§ WHAT THE TASK REQUIRES
Give back only the lines from the one with "What parts and" through the last line of the data, exactly as they appear.
------ STORED ROWS ------
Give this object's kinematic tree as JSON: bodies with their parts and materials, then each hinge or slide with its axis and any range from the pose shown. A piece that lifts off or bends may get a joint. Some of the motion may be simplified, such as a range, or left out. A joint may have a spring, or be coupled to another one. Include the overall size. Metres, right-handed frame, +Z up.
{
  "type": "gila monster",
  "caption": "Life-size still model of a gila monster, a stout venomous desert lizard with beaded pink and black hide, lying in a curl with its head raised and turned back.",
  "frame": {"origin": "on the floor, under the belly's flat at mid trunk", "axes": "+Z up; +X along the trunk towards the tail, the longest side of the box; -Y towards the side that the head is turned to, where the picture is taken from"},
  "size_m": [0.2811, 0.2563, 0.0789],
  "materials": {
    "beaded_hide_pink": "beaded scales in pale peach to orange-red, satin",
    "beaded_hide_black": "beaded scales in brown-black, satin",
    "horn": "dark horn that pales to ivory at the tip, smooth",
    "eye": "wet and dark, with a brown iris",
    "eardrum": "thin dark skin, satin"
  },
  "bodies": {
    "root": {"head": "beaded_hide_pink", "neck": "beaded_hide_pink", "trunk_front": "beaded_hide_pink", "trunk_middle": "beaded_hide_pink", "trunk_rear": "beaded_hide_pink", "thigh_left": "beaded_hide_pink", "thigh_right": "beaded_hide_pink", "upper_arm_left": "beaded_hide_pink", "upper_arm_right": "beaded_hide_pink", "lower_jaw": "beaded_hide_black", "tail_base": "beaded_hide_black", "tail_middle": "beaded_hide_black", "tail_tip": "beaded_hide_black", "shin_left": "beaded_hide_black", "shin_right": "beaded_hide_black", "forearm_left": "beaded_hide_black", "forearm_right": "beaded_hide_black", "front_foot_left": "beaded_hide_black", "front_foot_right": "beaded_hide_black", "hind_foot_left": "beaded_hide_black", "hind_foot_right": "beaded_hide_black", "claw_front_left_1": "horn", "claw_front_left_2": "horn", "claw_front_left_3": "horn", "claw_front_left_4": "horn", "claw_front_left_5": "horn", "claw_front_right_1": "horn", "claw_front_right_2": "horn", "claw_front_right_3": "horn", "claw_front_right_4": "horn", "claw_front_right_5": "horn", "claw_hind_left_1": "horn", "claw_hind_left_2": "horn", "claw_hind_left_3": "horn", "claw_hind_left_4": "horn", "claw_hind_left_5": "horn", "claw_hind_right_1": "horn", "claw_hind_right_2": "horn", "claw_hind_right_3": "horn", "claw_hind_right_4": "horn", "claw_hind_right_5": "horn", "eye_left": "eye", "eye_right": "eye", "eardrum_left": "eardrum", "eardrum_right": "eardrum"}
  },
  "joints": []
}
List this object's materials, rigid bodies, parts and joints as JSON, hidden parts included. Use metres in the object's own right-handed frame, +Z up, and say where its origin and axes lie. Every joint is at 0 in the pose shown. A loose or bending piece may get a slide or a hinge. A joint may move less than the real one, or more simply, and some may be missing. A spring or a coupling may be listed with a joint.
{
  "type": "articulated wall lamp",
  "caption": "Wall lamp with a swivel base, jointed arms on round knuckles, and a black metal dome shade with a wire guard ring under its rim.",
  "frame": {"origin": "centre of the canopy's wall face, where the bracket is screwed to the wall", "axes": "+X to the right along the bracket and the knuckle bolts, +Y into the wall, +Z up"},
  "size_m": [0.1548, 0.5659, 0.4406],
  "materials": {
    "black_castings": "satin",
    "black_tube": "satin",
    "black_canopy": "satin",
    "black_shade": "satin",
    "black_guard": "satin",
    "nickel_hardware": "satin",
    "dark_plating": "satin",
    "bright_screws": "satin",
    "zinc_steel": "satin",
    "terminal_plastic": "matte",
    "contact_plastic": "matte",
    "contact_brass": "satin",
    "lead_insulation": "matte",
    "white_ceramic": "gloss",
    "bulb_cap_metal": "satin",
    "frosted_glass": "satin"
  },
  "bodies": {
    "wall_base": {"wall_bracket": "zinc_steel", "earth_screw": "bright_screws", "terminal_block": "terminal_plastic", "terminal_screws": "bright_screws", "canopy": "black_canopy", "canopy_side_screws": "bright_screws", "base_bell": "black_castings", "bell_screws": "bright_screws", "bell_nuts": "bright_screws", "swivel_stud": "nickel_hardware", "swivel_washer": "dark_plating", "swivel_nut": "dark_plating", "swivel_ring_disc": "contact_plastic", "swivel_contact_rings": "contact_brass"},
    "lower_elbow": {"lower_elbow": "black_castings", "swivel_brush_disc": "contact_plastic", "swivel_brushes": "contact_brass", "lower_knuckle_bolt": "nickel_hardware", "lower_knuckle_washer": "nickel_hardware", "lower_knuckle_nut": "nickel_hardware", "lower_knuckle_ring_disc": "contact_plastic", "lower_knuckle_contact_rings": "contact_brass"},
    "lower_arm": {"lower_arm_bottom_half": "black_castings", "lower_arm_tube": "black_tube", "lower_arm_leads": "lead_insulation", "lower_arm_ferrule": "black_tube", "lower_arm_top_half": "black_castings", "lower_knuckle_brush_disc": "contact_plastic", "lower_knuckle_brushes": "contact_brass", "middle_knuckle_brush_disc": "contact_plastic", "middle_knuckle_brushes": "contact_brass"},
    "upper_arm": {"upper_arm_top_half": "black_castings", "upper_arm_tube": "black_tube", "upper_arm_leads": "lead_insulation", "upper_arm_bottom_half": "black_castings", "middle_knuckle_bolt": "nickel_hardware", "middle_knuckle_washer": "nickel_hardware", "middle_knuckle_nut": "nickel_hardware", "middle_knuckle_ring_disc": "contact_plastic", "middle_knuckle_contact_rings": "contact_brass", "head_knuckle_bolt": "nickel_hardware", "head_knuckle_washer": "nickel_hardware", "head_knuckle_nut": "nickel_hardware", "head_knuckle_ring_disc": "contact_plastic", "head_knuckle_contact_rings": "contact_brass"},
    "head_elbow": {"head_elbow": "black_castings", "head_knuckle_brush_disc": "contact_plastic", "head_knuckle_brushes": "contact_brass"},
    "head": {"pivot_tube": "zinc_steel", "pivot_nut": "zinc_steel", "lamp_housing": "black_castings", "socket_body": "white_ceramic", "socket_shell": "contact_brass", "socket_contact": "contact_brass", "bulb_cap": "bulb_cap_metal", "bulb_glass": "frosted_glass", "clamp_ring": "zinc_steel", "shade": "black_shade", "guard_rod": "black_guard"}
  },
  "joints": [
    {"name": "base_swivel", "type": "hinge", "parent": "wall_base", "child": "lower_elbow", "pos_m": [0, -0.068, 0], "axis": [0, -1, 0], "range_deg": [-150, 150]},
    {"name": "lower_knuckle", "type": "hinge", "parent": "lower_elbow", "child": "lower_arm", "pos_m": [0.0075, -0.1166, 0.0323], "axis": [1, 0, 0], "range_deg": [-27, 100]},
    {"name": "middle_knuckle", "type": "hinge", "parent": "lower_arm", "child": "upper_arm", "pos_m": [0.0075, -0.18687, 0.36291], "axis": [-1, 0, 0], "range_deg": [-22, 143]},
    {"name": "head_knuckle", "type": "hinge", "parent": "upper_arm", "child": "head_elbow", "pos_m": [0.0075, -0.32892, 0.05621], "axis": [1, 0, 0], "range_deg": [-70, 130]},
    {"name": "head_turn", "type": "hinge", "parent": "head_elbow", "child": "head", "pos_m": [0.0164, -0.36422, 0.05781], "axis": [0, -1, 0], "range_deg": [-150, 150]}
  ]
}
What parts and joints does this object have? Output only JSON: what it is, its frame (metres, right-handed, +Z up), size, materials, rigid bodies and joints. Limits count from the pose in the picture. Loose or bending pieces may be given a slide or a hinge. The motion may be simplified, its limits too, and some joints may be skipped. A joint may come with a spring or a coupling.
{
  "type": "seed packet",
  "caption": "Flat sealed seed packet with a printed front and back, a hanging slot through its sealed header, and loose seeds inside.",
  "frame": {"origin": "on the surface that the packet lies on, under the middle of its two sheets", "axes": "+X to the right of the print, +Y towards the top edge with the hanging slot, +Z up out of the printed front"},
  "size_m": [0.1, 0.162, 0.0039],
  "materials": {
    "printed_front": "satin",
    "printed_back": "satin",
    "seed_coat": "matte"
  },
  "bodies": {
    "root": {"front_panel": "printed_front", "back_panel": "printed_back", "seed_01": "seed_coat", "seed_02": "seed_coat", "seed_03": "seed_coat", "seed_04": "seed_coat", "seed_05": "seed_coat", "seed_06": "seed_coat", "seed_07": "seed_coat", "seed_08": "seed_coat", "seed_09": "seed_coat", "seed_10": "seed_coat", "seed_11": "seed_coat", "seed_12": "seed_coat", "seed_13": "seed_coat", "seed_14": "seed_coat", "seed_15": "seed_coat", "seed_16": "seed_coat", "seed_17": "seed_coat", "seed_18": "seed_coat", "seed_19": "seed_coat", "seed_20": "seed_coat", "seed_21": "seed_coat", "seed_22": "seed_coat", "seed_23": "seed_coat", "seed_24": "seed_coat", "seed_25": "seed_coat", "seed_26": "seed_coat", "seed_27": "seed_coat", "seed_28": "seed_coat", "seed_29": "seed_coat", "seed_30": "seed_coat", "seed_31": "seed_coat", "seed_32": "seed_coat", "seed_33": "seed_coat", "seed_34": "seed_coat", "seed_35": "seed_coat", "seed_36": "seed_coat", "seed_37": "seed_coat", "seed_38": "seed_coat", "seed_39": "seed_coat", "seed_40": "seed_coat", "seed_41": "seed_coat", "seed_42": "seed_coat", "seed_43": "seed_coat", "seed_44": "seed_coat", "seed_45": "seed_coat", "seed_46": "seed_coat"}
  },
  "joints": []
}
------
§ ANSWER IN FULL
What parts and joints does this object have? Output only JSON: what it is, its frame (metres, right-handed, +Z up), size, materials, rigid bodies and joints. Limits count from the pose in the picture. Loose or bending pieces may be given a slide or a hinge. The motion may be simplified, its limits too, and some joints may be skipped. A joint may come with a spring or a coupling.
{
  "type": "seed packet",
  "caption": "Flat sealed seed packet with a printed front and back, a hanging slot through its sealed header, and loose seeds inside.",
  "frame": {"origin": "on the surface that the packet lies on, under the middle of its two sheets", "axes": "+X to the right of the print, +Y towards the top edge with the hanging slot, +Z up out of the printed front"},
  "size_m": [0.1, 0.162, 0.0039],
  "materials": {
    "printed_front": "satin",
    "printed_back": "satin",
    "seed_coat": "matte"
  },
  "bodies": {
    "root": {"front_panel": "printed_front", "back_panel": "printed_back", "seed_01": "seed_coat", "seed_02": "seed_coat", "seed_03": "seed_coat", "seed_04": "seed_coat", "seed_05": "seed_coat", "seed_06": "seed_coat", "seed_07": "seed_coat", "seed_08": "seed_coat", "seed_09": "seed_coat", "seed_10": "seed_coat", "seed_11": "seed_coat", "seed_12": "seed_coat", "seed_13": "seed_coat", "seed_14": "seed_coat", "seed_15": "seed_coat", "seed_16": "seed_coat", "seed_17": "seed_coat", "seed_18": "seed_coat", "seed_19": "seed_coat", "seed_20": "seed_coat", "seed_21": "seed_coat", "seed_22": "seed_coat", "seed_23": "seed_coat", "seed_24": "seed_coat", "seed_25": "seed_coat", "seed_26": "seed_coat", "seed_27": "seed_coat", "seed_28": "seed_coat", "seed_29": "seed_coat", "seed_30": "seed_coat", "seed_31": "seed_coat", "seed_32": "seed_coat", "seed_33": "seed_coat", "seed_34": "seed_coat", "seed_35": "seed_coat", "seed_36": "seed_coat", "seed_37": "seed_coat", "seed_38": "seed_coat", "seed_39": "seed_coat", "seed_40": "seed_coat", "seed_41": "seed_coat", "seed_42": "seed_coat", "seed_43": "seed_coat", "seed_44": "seed_coat", "seed_45": "seed_coat", "seed_46": "seed_coat"}
  },
  "joints": []
}